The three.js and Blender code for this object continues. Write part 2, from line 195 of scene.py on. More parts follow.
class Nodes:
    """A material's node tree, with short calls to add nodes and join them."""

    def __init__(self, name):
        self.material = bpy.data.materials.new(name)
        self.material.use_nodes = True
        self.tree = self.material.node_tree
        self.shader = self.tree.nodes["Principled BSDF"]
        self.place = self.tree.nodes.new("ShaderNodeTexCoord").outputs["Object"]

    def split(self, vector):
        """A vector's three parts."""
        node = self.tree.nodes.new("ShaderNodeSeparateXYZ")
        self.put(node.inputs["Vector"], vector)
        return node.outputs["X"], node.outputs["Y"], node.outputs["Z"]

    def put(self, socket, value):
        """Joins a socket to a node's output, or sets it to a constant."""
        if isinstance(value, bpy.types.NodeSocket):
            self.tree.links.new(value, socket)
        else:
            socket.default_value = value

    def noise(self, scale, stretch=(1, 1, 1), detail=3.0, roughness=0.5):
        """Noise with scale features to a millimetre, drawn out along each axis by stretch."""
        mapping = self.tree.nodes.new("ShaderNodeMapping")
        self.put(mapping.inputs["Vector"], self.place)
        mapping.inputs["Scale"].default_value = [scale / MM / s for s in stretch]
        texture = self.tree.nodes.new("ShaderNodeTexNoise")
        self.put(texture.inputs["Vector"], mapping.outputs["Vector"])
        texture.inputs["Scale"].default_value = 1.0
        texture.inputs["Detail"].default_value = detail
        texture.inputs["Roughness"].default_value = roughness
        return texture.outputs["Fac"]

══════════

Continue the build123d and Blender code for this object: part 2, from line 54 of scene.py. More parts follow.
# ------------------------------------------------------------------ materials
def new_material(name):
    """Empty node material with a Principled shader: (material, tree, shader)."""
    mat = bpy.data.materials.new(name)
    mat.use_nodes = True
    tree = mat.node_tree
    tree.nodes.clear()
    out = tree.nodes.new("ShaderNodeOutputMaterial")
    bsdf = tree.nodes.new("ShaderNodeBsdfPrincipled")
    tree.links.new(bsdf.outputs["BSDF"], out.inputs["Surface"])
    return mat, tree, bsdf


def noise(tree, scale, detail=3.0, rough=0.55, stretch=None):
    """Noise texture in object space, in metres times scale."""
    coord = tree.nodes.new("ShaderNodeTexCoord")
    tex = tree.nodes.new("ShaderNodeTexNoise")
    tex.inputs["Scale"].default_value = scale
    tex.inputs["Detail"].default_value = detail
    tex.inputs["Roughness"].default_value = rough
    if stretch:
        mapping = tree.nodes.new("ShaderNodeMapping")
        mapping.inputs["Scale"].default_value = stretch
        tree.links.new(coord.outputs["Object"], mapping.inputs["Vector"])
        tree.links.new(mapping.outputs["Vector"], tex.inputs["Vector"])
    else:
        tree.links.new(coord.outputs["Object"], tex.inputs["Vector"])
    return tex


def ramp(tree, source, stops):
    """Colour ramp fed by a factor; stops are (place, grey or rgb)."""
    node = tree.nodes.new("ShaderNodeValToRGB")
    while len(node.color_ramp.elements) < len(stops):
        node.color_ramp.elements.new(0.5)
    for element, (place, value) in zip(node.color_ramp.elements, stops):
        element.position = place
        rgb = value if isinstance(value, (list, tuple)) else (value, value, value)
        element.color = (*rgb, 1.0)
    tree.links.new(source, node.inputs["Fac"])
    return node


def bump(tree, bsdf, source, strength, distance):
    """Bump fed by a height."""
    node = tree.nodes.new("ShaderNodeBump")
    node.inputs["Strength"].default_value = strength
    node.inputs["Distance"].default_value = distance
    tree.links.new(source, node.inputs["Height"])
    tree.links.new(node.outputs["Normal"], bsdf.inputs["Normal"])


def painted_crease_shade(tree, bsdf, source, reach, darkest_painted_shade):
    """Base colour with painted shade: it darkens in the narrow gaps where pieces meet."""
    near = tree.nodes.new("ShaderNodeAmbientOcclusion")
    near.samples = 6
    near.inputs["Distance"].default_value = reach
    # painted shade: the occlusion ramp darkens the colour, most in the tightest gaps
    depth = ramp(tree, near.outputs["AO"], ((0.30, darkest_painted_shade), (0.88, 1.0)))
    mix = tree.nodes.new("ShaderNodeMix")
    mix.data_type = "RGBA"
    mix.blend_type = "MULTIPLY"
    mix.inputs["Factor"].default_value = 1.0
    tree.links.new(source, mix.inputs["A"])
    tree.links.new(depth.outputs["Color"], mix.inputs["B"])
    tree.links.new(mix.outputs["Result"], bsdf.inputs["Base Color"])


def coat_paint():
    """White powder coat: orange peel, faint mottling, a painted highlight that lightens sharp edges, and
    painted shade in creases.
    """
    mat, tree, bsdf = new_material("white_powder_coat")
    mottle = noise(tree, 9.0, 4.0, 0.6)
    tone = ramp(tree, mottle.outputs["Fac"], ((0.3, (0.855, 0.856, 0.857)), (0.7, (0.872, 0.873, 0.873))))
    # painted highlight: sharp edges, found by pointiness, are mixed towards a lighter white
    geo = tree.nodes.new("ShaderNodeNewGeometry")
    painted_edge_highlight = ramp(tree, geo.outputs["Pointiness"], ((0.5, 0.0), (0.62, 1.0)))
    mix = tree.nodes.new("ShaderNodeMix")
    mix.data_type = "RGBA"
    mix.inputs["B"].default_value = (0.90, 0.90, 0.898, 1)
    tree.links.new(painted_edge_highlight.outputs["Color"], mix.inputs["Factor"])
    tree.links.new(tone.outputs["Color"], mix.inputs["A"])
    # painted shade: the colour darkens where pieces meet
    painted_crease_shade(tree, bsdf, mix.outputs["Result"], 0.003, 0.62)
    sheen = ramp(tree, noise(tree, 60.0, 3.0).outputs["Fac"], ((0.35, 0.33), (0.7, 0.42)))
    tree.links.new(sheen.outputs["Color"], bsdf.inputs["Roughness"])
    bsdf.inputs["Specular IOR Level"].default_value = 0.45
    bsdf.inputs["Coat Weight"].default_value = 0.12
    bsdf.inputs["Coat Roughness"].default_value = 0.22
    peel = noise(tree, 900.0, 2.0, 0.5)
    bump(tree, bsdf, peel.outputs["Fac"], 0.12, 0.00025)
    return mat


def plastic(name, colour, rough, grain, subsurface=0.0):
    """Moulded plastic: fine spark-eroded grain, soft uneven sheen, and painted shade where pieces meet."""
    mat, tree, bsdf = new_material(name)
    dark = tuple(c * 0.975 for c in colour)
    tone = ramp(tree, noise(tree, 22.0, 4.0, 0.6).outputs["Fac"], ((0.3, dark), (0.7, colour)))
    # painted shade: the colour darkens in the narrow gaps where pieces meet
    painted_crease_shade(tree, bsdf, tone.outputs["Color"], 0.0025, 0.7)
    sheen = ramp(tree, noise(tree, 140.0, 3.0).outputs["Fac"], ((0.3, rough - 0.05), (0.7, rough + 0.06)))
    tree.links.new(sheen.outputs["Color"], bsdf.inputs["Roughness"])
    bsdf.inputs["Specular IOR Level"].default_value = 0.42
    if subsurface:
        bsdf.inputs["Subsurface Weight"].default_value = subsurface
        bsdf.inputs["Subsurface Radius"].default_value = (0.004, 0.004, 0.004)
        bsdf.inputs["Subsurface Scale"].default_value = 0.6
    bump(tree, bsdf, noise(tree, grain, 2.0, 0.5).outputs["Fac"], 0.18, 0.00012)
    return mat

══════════

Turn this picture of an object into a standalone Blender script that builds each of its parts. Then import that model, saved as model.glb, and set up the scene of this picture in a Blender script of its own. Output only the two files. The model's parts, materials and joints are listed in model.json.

══════════

Brief — Quote only the lines running from the line that holds "Continue the build123d" to the line that holds "return mat, tree, bsdf", both ends included.

Answer for this exercise —
Continue the build123d and Blender code for this object: part 2, from line 54 of scene.py. More parts follow.
# ------------------------------------------------------------------ materials
def new_material(name):
    """Empty node material with a Principled shader: (material, tree, shader)."""
    mat = bpy.data.materials.new(name)
    mat.use_nodes = True
    tree = mat.node_tree
    tree.nodes.clear()
    out = tree.nodes.new("ShaderNodeOutputMaterial")
    bsdf = tree.nodes.new("ShaderNodeBsdfPrincipled")
    tree.links.new(bsdf.outputs["BSDF"], out.inputs["Surface"])
    return mat, tree, bsdf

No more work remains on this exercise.